Di sinilah persoalan harus dikenali secara mendasar. Bila menyangkut dunia pendidikan di sekolah menengah, urusannya tentu saja sejauh mana kurikulum pengajaran sastra itu disiapkan atau diadakan. Sudahkah kurikulum yang ada, memadai untuk membimbing siswa untuk dapat meraih manfaat maksimal dari karya-karya sastra?
Dari beberapa keluhan para pengajar, yang banyak mengemuka adalah pola kurikulum sastra yang salah. Pendidikan sastra terlalu banyak menekankan pentingnya hapalan, bukan pemahaman. Terlalu dibebani kurikulum sejarah dan ilmu-ilmu sastra, ketimbang pengenalan atau apreasiasi sastra yang bisa digali dari pergaulan dengan karya-karya sastra sebagaimana di negara-negara Eropa.
Sejarah sastra kita lebih banyak mengajarkan nama-nama pengarang dan periode-periode angkatan. Tentu saja ini hanya bagian permukaan saja dari dunia sastra yang sebenarnya. Sebab, nama-nama dan periode kepengarangan hanyalah label dan masa kerja pengarang. Sementara, apa yang mereka kerjakan, seperti apa mereka menghasilkannya, hanya dapat diperlihatkan oleh pengajaran apresiasi atau kritik sastra.

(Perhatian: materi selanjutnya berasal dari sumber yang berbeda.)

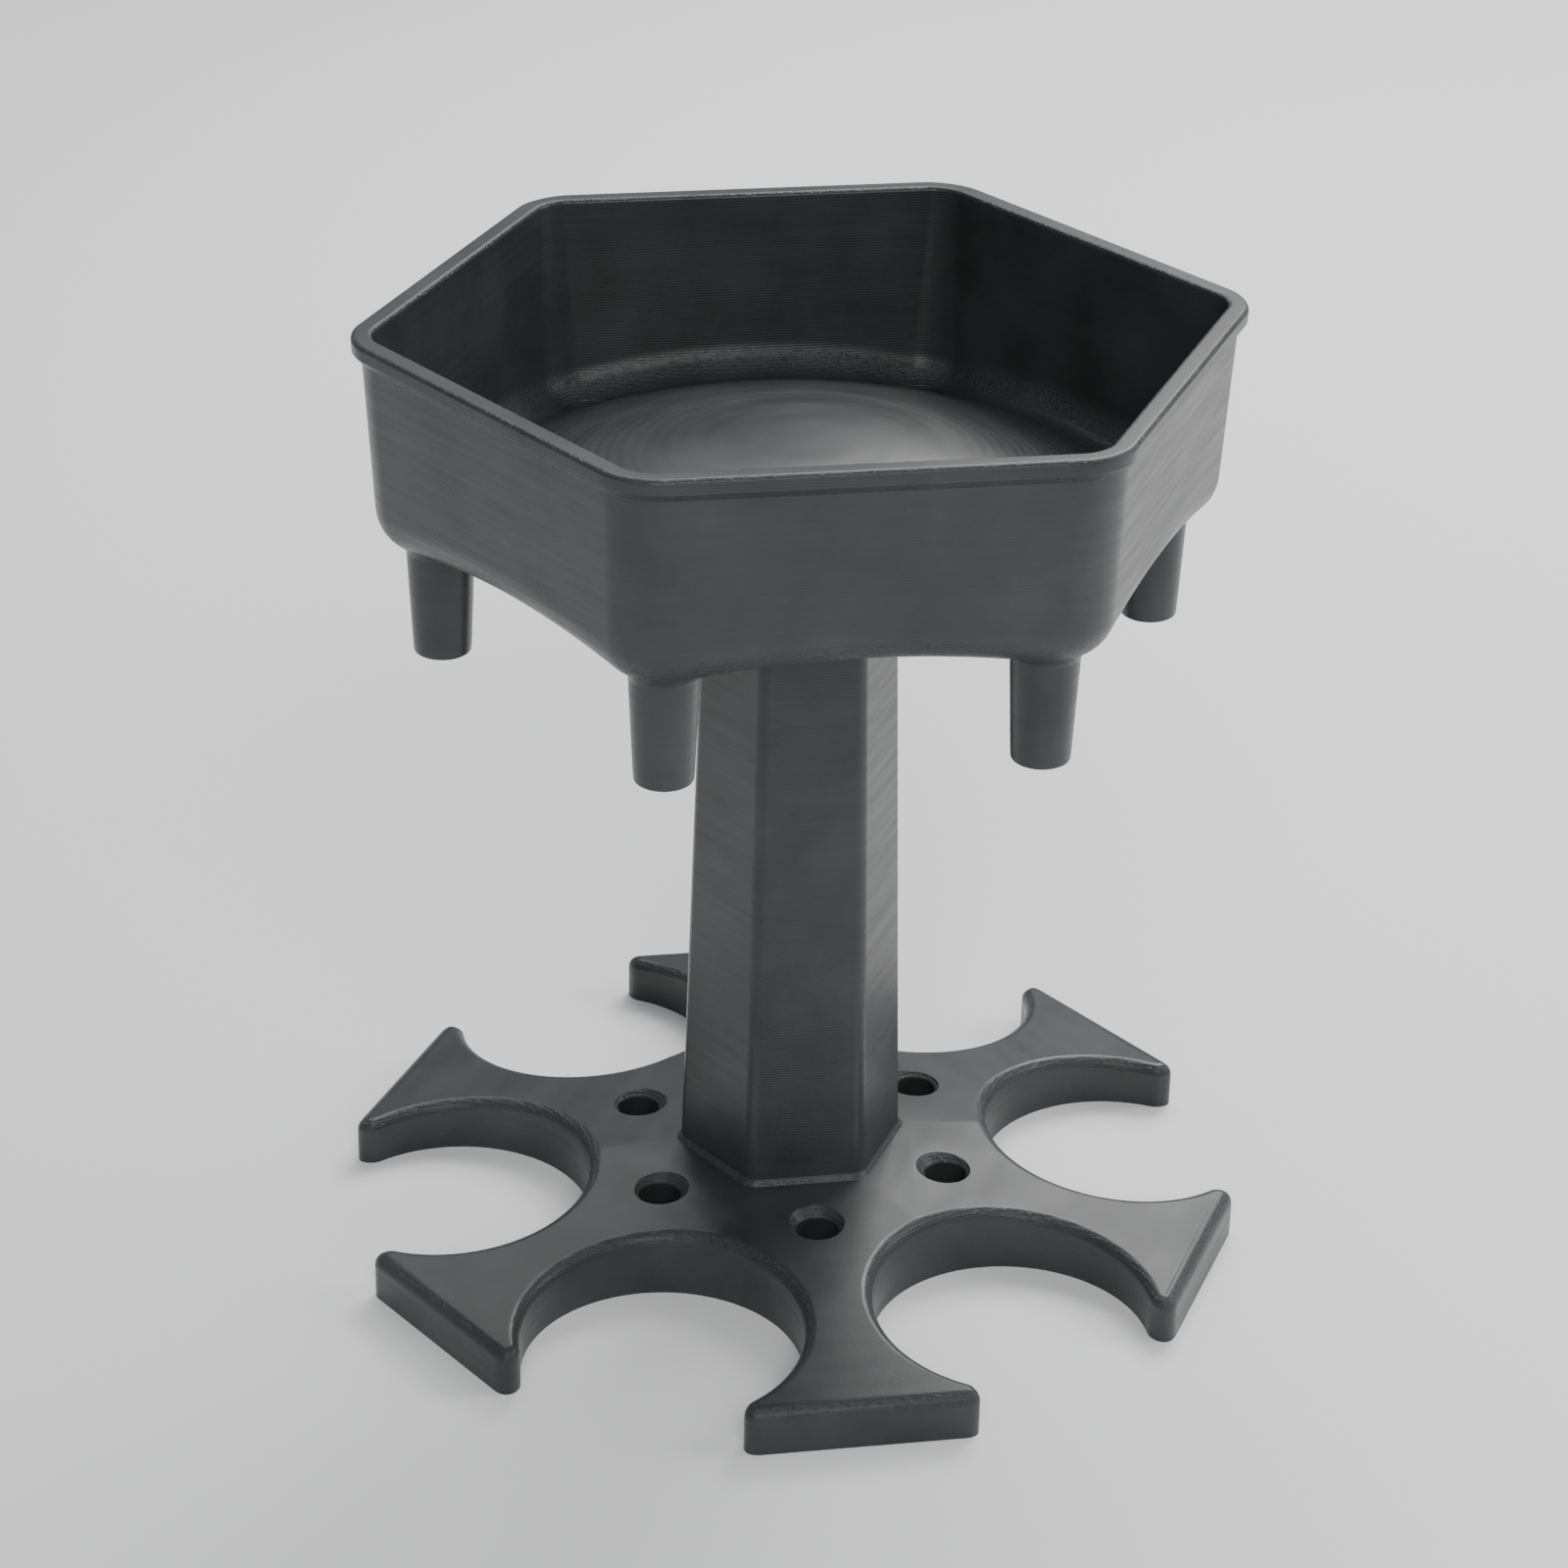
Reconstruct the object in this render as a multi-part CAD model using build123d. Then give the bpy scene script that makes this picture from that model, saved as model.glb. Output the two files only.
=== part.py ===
from build123d import *
import os
from math import cos, radians, sin

# Six-way shot dispenser and glass holder, in millimetres, +Z up.
# The origin is the middle of the flat underside of the base.
# Corners of the hexagons point along +X; the arms of the base lie between them.

SIDES = 6
CORNER_ANGLES = [60 * k for k in range(SIDES)]
ARM_ANGLES = [30 + 60 * k for k in range(SIDES)]

# Base: a low six-sided pyramid with a flat landing for the column.
BASE_APOTHEM = 82.0
BASE_EDGE_HEIGHT = 8.6
BASE_TOP = 14.3
LANDING_APOTHEM = 19.2
STATION_RADIUS = 63.7          # glass and nozzle axes, from the middle
SCALLOP_RADIUS = 25.3
MOUTH_HALF_WIDTH = 21.5
TIP_ROUND = 2.6
BASE_TOP_ROUND = 1.6
STICK_HOLE_CIRCLE = 31.2
STICK_HOLE_RADIUS = 3.9
STICK_HOLE_DEPTH = 10.0
STICK_HOLE_CHAMFER = 1.2

# Column: a tapered hexagonal post with a keyed spigot at each end.
COLUMN_FOOT_APOTHEM = 18.4
COLUMN_TOP_APOTHEM = 15.2
COLUMN_TOP = 139.0
COLUMN_FOOT_ROUND = 3.0
COLUMN_TOP_ROUND = 2.5
FOOT_FLARE_HEIGHT = 0.9
FOOT_SPIGOT_APOTHEM = 14.0
FOOT_SPIGOT_LENGTH = 8.5
HEAD_SPIGOT_APOTHEM = 11.4
HEAD_SPIGOT_LENGTH = 9.0
SPIGOT_ROUND = 1.5
SPIGOT_CHAMFER = 0.6
SOCKET_CLEARANCE = 0.2
SOCKET_END_GAP = 0.5

# Tray: hexagonal walls with draft, a domed floor, a flatter domed underside and a lip.
RIM_TOP = 178.0
LIP_APOTHEM = 80.0 * cos(radians(30))
LIP_HEIGHT = 2.8
LIP_UNDERCUT = 1.4
LIP_ROUND = 0.9
WALL_THICKNESS = 2.6
WALL_TOP_APOTHEM = 68.0
WALL_LOW_APOTHEM = 65.5
WALL_LOW_Z = 126.0
OUTER_CORNER_ROUND = 12.0
INNER_CORNER_LOW_ROUND = 10.5   # at WALL_LOW_Z, easing towards the rim
INNER_CORNER_TOP_ROUND = 6.2
LIP_CORNER_ROUND = 11.5
FLOOR_RADIUS = 150.0
FLOOR_APEX = 155.6
INNER_FLOOR_ROUND = 5.6
UNDERSIDE_RADIUS = 187.0
UNDERSIDE_APEX = 150.4
OUTER_FLOOR_ROUND = 8.0

# Nozzles, moulded in one with the tray.
NOZZLE_TIP_Z = 118.7
NOZZLE_TIP_RADIUS = 5.1
NOZZLE_ROOT_RADIUS = 6.2
NOZZLE_ROOT_Z = 143.0
NOZZLE_TIP_BORE = 3.5
NOZZLE_ROOT_BORE = 4.2
NOZZLE_TIP_ROUND = 0.6
ROOT_ROUND = 1.6               # where nozzles and boss meet the underside
RIM_INNER_ROUND = 0.8

OVERCUT = 1.0                  # how far a cutting tool runs past the face it opens
OVERLAP = 0.2                  # how far pieces of one solid run into each other


def rounded_hexagon(apothem, z, corner_round):
    """A face: a hexagon with corners along +X, each corner rounded."""
    outline = RegularPolygon(radius=apothem, side_count=SIDES, major_radius=False)
    return Pos(0, 0, z) * fillet(outline.vertices(), corner_round)


def tapered_hexagon(low_apothem, low_z, high_apothem, high_z, low_round, high_round):
    """A solid between two rounded hexagons."""
    low = rounded_hexagon(low_apothem, low_z, low_round)
    high = rounded_hexagon(high_apothem, high_z, high_round)
    return loft([low, high], ruled=True)


def hexagonal_prism(apothem, low_z, high_z, corner_round):
    return extrude(rounded_hexagon(apothem, low_z, corner_round), high_z - low_z)


def polar(radius, angle):
    return Pos(radius * cos(radians(angle)), radius * sin(radians(angle)))


def base_outline():
    """The hexagon with six glass scallops, each open to the outside."""
    outline = RegularPolygon(radius=BASE_APOTHEM, side_count=SIDES, major_radius=False)
    reach = BASE_APOTHEM
    for angle in CORNER_ANGLES:
        outline -= polar(STATION_RADIUS, angle) * Circle(SCALLOP_RADIUS)
        mouth = Pos(STATION_RADIUS + reach / 2, 0) * Rectangle(reach, 2 * MOUTH_HALF_WIDTH)
        outline -= Rot(0, 0, angle) * mouth
    return fillet(outline.vertices(), TIP_ROUND)


def base_plate():
    low = Pos(0, 0, BASE_EDGE_HEIGHT) * RegularPolygon(BASE_APOTHEM, SIDES, major_radius=False)
    high = Pos(0, 0, BASE_TOP) * RegularPolygon(LANDING_APOTHEM, SIDES, major_radius=False)
    skirt = extrude(RegularPolygon(BASE_APOTHEM, SIDES, major_radius=False), BASE_EDGE_HEIGHT)
    pyramid = skirt + loft([low, high], ruled=True)
    plate = extrude(base_outline(), BASE_TOP) & pyramid
    top_edges = [
        edge for edge in plate.edges()
        if edge.bounding_box().min.Z > BASE_EDGE_HEIGHT / 2
        and not borders_landing(edge) and not is_ridge(edge)
    ]
    plate = fillet(top_edges, BASE_TOP_ROUND)
    for angle in ARM_ANGLES:
        plate -= polar(STICK_HOLE_CIRCLE, angle) * stick_hole()
    socket = FOOT_SPIGOT_LENGTH + SOCKET_END_GAP
    return plate - hexagonal_prism(
        FOOT_SPIGOT_APOTHEM + SOCKET_CLEARANCE, BASE_TOP - socket, BASE_TOP + OVERCUT, SPIGOT_ROUND
    )


def borders_landing(edge):
    """True for an edge of the flat landing in the middle."""
    return edge.bounding_box().min.Z > BASE_TOP - 0.01


def is_ridge(edge):
    """True for a ridge between two slopes: it starts at a corner of the landing."""
    return edge.bounding_box().max.Z > BASE_TOP - 0.01


def slope_height(apothem):
    """Height of the base's slope over a point of an arm's centre line."""
    run = (apothem - LANDING_APOTHEM) / (BASE_APOTHEM - LANDING_APOTHEM)
    return BASE_TOP + (BASE_EDGE_HEIGHT - BASE_TOP) * run


def stick_hole():
    """The tool for one blind hole with a chamfered mouth."""
    mouth_z = slope_height(STICK_HOLE_CIRCLE)
    hole = Pos(0, 0, mouth_z - STICK_HOLE_DEPTH) * Cylinder(
        STICK_HOLE_RADIUS, STICK_HOLE_DEPTH, align=(Align.CENTER, Align.CENTER, Align.MIN)
    )
    mouth = Pos(0, 0, mouth_z - STICK_HOLE_CHAMFER) * Cone(
        STICK_HOLE_RADIUS, STICK_HOLE_RADIUS + STICK_HOLE_CHAMFER + OVERCUT,
        STICK_HOLE_CHAMFER + OVERCUT, align=(Align.CENTER, Align.CENTER, Align.MIN)
    )
    return hole + mouth


def spigot(apothem, low_z, high_z, tip_z):
    """A keyed hexagonal spigot with a chamfer round its tip."""
    body = hexagonal_prism(apothem, low_z, high_z, SPIGOT_ROUND)
    tip = body.faces().sort_by(lambda face: abs(face.center().Z - tip_z))[0]
    return chamfer(tip.edges(), SPIGOT_CHAMFER)


def column():
    post = tapered_hexagon(
        COLUMN_FOOT_APOTHEM, BASE_TOP, COLUMN_TOP_APOTHEM, COLUMN_TOP,
        COLUMN_FOOT_ROUND, COLUMN_TOP_ROUND
    )
    flare = tapered_hexagon(
        LANDING_APOTHEM, BASE_TOP, COLUMN_FOOT_APOTHEM - OVERLAP, BASE_TOP + FOOT_FLARE_HEIGHT,
        COLUMN_FOOT_ROUND, COLUMN_FOOT_ROUND
    )
    foot_tip = BASE_TOP - FOOT_SPIGOT_LENGTH
    head_tip = COLUMN_TOP + HEAD_SPIGOT_LENGTH
    foot = spigot(FOOT_SPIGOT_APOTHEM, foot_tip, BASE_TOP, foot_tip)
    head = spigot(HEAD_SPIGOT_APOTHEM, COLUMN_TOP, head_tip, head_tip)
    return post + flare + foot + head


def lip():
    top = hexagonal_prism(LIP_APOTHEM, RIM_TOP - LIP_HEIGHT, RIM_TOP, LIP_CORNER_ROUND)
    top = fillet(top.faces().sort_by(Axis.Z)[-1].edges(), LIP_ROUND)
    under_z = RIM_TOP - LIP_HEIGHT
    under = tapered_hexagon(
        WALL_TOP_APOTHEM - OVERLAP, under_z - LIP_UNDERCUT, LIP_APOTHEM, under_z,
        OUTER_CORNER_ROUND, LIP_CORNER_ROUND
    )
    return top + under


def walls_over_sphere(inset, low_round, top_round, sphere_radius, sphere_top, foot_round):
    """The drafted hexagon above a sphere, rounded where the two meet."""
    walls = tapered_hexagon(
        WALL_LOW_APOTHEM - inset, WALL_LOW_Z, WALL_TOP_APOTHEM - inset, RIM_TOP,
        low_round, top_round
    )
    body = walls - Pos(0, 0, sphere_top - sphere_radius) * Sphere(sphere_radius)
    floor = body.faces().filter_by(GeomType.SPHERE)[0]
    return fillet(floor.edges(), foot_round)


def tray_outside():
    return walls_over_sphere(
        0, OUTER_CORNER_ROUND, OUTER_CORNER_ROUND,
        UNDERSIDE_RADIUS, UNDERSIDE_APEX, OUTER_FLOOR_ROUND
    )


def tray_cavity():
    """The space inside the walls, run on past the rim so that the cut is open."""
    body = walls_over_sphere(
        WALL_THICKNESS, INNER_CORNER_LOW_ROUND, INNER_CORNER_TOP_ROUND,
        FLOOR_RADIUS, FLOOR_APEX, INNER_FLOOR_ROUND
    )
    mouth_apothem = WALL_TOP_APOTHEM - WALL_THICKNESS
    return body + hexagonal_prism(mouth_apothem, RIM_TOP, RIM_TOP + OVERCUT, INNER_CORNER_TOP_ROUND)


def cone_between(low_radius, low_z, high_radius, high_z):
    return Pos(0, 0, low_z) * Cone(
        low_radius, high_radius, high_z - low_z, align=(Align.CENTER, Align.CENTER, Align.MIN)
    )


def nozzle_outside():
    body = cone_between(NOZZLE_TIP_RADIUS, NOZZLE_TIP_Z, NOZZLE_ROOT_RADIUS, NOZZLE_ROOT_Z)
    return fillet(body.faces().sort_by(Axis.Z)[0].edges(), NOZZLE_TIP_ROUND)


def nozzle_bore():
    return cone_between(
        NOZZLE_TIP_BORE, NOZZLE_TIP_Z - OVERCUT, NOZZLE_ROOT_BORE, NOZZLE_ROOT_Z + OVERCUT
    )


def tray_socket_boss():
    """The hexagonal boss under the floor that the column's head spigot enters."""
    return hexagonal_prism(COLUMN_TOP_APOTHEM, COLUMN_TOP, UNDERSIDE_APEX + OVERLAP, COLUMN_TOP_ROUND)


def dispenser_tray():
    shell = tray_outside() + lip()
    fittings = [polar(STATION_RADIUS, angle) * nozzle_outside() for angle in CORNER_ANGLES]
    fittings.append(tray_socket_boss())
    body = shell + fittings
    body = fillet(new_edges(shell, *fittings, combined=body), ROOT_ROUND)
    body -= tray_cavity()
    rim = body.faces().sort_by(Axis.Z)[-1]
    body = fillet(rim.inner_wires()[0].edges(), RIM_INNER_ROUND)
    for angle in CORNER_ANGLES:
        body -= polar(STATION_RADIUS, angle) * nozzle_bore()
    socket_top = COLUMN_TOP + HEAD_SPIGOT_LENGTH + SOCKET_END_GAP
    return body - hexagonal_prism(
        HEAD_SPIGOT_APOTHEM + SOCKET_CLEARANCE, COLUMN_TOP - OVERCUT, socket_top, SPIGOT_ROUND
    )


os.makedirs("parts", exist_ok=True)
for name, make in (
    ("base_plate", base_plate), ("column", column), ("dispenser_tray", dispenser_tray)
):
    export_step(make(), f"parts/{name}.step")
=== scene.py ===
from collections import namedtuple
from math import atan, atan2, cos, pi, radians, sin, sqrt, tan

import bmesh
import bpy
from mathutils import Matrix, Vector
from mathutils.bvhtree import BVHTree


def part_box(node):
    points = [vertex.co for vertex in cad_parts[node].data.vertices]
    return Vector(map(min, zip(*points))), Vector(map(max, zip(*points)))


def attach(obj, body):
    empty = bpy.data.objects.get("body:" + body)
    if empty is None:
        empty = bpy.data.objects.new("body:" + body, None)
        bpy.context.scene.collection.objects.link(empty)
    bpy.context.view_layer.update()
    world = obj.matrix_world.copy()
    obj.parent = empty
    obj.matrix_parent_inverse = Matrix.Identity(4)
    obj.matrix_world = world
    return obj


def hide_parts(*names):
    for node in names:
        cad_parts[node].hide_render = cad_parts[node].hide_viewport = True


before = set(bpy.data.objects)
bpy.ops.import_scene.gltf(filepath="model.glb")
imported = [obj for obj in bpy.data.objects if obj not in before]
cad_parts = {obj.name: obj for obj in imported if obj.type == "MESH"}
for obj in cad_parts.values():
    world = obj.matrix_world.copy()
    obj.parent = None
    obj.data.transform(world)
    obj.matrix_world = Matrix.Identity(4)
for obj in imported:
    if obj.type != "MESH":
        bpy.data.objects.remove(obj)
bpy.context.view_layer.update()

# A six-way shot dispenser: base, column and tray, in metres, in the frame of the CAD.
# Tray corners, nozzles and glass scallops are at 0, 60, 120 ... degrees, arms between them.

MM = 0.001
SIDES = 6
CORNER_ANGLES = [radians(60 * k) for k in range(SIDES)]
ARM_ANGLES = [radians(30 + 60 * k) for k in range(SIDES)]

BASE_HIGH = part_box("base_plate")[1]
COLUMN_LOW, COLUMN_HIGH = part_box("column")
TRAY_LOW, TRAY_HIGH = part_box("dispenser_tray")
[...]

Apreasi dan kritik sastra, tentu saja, bukanlah semata-mata persoalan hapal menghapal, melainkan persoalan berpikir dan latihan berpikir. Tanpa mengenali karya sastra secara lebih mendalam, siswa-siswa akan gagap mengapreasi apalagi mengkritik karya sastra. Padahal, manfaat besar dari pendidikan karya sastra, hanya akan didapatkan dari apresiasi dan kritik.
Karena itu, sudah masanya mengubah kurikulum sastra yang dibebani sejarah dan ilmu sastra, dengan kurikulum sastra yang mengedepankan apresiasi dan kritik sastra. Untuk itu, di sekolah-sekolah menengah kita, tak boleh lagi ada nol buku sastra bacaan wajib. Tapi harus 15 sampai 20 buku, atau mungkin sampai 30 dan 40 buku. Agar siswa-siswa kita semakin terbiasa mengapreasiasi dan berpikir kritis tentang gambaran hidup dan kehidupan, yang coba direfleksikan para pengarang melalui karya sastra.